Baru-baru ini, Kementerian Perdagangan Tiongkok mengumumkan pengendalian yang lebih ketat terhadap ekspor beberapa logam tanah jarang ke Amerika Serikat. Pada awal Desember 2024, Tiongkok memberlakukan larangan ekspor tiga jenis mineral utama ke Amerika Serikat—galium, germanium, dan antimon, yang memiliki berbagai aplikasi militer. Ini merupakan langkah lanjutan dari pembatasan yang telah dimulai sejak tahun 2023.
Beatrix Keim, Direktur Pusat Penelitian Otomotif Jerman (Center Automotive Research), mengungkapkan: ” Tiongkok mengendalikan sebagian besar kapasitas pemurnian logam tanah jarang dan lithium yang digunakan dalam pembuatan baterai. Tiongkok membutuhkan mineral ini untuk memenuhi permintaan yang terus meningkat di sektor kendaraan listrik mereka.”
Menurut Now-Gmbh, lembaga penelitian yang dikelola pemerintah Jerman, Tiongkok memiliki 36% dari total cadangan logam tanah jarang dunia, tetapi mengontrol 70% dari pasokan global melalui sumber daya yang berasal dari berbagai negara.

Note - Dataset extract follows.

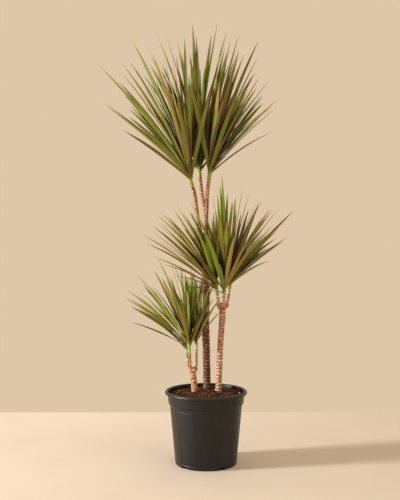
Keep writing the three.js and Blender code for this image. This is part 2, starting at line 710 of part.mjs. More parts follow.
function growBlades() {
  const crowns = CROWNS.map((crown) => {
    const cane = CANES.find(({ name }) => name === crown.cane);
    const shoots = Object.fromEntries(Object.keys(cane.stems).map((side) => [side, shootOf(cane, side)]));
    return { crown, shoots, shownTips: [] };
  });
  for (const { crown, shoots, shownTips } of crowns) {
    const random = seededRandom(crown.reach.up);
    let order = 0;
    for (const [side, tips] of Object.entries(crown.tips)) {
      for (const tip of tips) {
        const candidates = shownCandidates(crown, shoots[side], tip, random, order);
        if (placeBlade(shoots[side].name, candidates)) shownTips.push(blades.at(-1).rows.at(-1).at);
        order += 1;
      }
    }
  }
  for (const { crown, shoots, shownTips } of crowns) fillCrown(crown, Object.values(shoots), shownTips);
}

function makeHead(shoot) {
  const own = blades.filter(({ head }) => head === shoot.name);
  const solid = wasm.Manifold.union([shootSolid(shoot), ...own.map(({ rows }) => bladeSolid(rows))]);
  return toMesh(shoot.name, mainBody(solid), FINISH.leaf);
}

// ---------------------------------------------------------------- the plant

const plant = new THREE.Group();
plant.name = 'potted_dracaena_marginata';
plant.add(makePot(), makeSoil());
growBlades();
for (const cane of CANES) {
  plant.add(makeCane(cane));
  for (const side of Object.keys(cane.stems)) plant.add(makeHead(shootOf(cane, side)));
}

export default plant;
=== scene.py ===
"""Potted dracaena marginata: the looks of the plant and its pot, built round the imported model."""

import bisect
import math
import random

import bmesh
import bpy
from bpy.props import FloatProperty, FloatVectorProperty, IntProperty, PointerProperty
from bpy.types import Operator, Panel, PropertyGroup
from mathutils import Matrix, Quaternion, Vector, noise
from mathutils.geometry import interpolate_bezier


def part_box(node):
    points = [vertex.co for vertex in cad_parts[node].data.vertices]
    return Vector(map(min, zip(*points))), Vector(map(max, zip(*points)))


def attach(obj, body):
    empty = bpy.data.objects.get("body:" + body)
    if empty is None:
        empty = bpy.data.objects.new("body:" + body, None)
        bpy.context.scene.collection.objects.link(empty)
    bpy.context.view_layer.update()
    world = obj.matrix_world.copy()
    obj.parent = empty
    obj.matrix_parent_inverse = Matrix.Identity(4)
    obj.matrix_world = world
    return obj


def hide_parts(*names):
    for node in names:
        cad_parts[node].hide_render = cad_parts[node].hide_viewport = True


bl_info = {
    "name": "Potted Dracaena Marginata",
    "version": (1, 0, 0),
    "blender": (4, 5, 0),
    "location": "3D View > Sidebar > Plant",
    "description": "Builds a three-caned dragon tree in a nursery pot round its packed model",
    "category": "Object",
}

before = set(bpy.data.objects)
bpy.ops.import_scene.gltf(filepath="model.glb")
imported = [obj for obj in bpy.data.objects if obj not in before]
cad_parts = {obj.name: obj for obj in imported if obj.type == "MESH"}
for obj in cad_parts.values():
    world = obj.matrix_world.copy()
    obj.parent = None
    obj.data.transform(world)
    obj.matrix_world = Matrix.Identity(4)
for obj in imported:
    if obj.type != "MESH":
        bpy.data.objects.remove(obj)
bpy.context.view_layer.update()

MM = 0.001
UP = Vector((0, 0, 1))
FULL_TURN = 2 * math.pi
WELD = 1e-6  # vertices closer than this are one
CURVE_STEPS = 24  # straight pieces from one point of a line to the next
SIDES = ("left", "middle", "right")
SEED_STEP = 3.7  # keeps the noise of one cane apart from that of the next
SOIL_SEED = 41

# Edges where faces turn by more degrees than this look sharp: on the pot, on leaves, and where none does.
POT_SHARP = 40
LEAF_SHARP = 60
NONE_SHARP = 180


# ---------------------------------------------------------------- sizes of the plant, in millimetres

# Each corner of the pot's section as radius, height and rounding, on a rim 105 in radius and 188 high:
# from the middle of the underside, out and up the wall, over the rim, and down inside.
POT_OUTLINE = (
    (0, 0, 0), (22, 0, 1), (25, 4, 1), (68, 4, 1), (69, 0, 1), (76.5, 0, 1.2), (78.5, 2.5, 1.2),
    (79.1, 8, 0.5), (78.6, 8.8, 0.3), (78.7, 9.8, 0.3), (79.4, 10.6, 0.5), (91.35, 139.4, 0.5),
    (91.5, 140.2, 0.5), (91.9, 144.6, 0.5), (91.75, 145.6, 0.5), (91.9, 147.2, 0.5), (92.15, 148.2, 0.5),
    (92.5, 153, 1.6), (96, 156, 1.4), (98.5, 179, 0.8), (103.4, 179.8, 0.8), (105, 181.6, 1.2),
    (105, 185.2, 2.4), (103, 187.6, 1.6), (99.5, 188, 1.5), (96.6, 185, 1.5), (96.5, 179, 1), (94, 157, 1),
    (90.5, 152, 1), (77.5, 12, 1.5), (73.5, 6.5, 2), (0, 6.5, 0),
)
POT_DRAWN = (105, 188)
# The top of the rim is painted paler between these heights: a painted highlight.
RIM_HIGHLIGHT_HEIGHTS = (185.5, 187.6)  # heights between which the rim turns paler
NOTCHES = {"count": 5, "at": 76.5, "size": (9, 19, 12.6), "first": -132}
DRAIN_HOLES = {"count": 5, "at": 48, "radius": 5, "height": 12, "level": 4}

# The soil's section under its top, as radius and height, and the heights of the top: where it is made flat,
# and then at the wall and in the middle.
SOIL_OUTLINE = ((0, 6.8), (72.5, 6.8), (76.9, 13), (89.9, 151), (92.9, 158), (95.6, 174))
SOIL_FLAT = 175
SOIL_EDGE = 177
SOIL_MIDDLE = 182
SOIL_REACH = 95
CLODS = ((45, 2.2), (120, 2), (300, 0.8))  # how close together they lie, to the metre, and how high they are
CRUMBS = {
    "size": (0.9, 2.9), "small_share": 0.85, "large": 1.5, "raised": 0.3, "from_wall": 3,
    "stretch": (0.6, 1.2), "rough": 0.22, "speck_share": 0.012,
}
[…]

Lembaga ini juga menyebutkan bahwa Tiongkok mengendalikan 77% kapasitas pemurnian logam tanah jarang dunia.
Pada September 2024, Gedung Putih mengeluarkan pernyataan yang menyebutkan: ” Tiongkok telah memonopoli pasar pemrosesan dan pemurnian mineral penting, membuat Amerika Serikat, sekutu, dan mitra-mitranya rentan terhadap gangguan rantai pasokan, yang pada akhirnya membahayakan ekonomi dan keamanan nasional.”
Logam tanah harang yang berasal dari Tiongkok bukan hanya digunakan dalam produksi jet tempur siluman F-35 di Amerika Serikat, tetapi juga dalam turbin angin, motor kendaraan listrik, lensa kamera, serta konverter katalitik dalam mobil berbahan bakar bensin.(jhn/yn)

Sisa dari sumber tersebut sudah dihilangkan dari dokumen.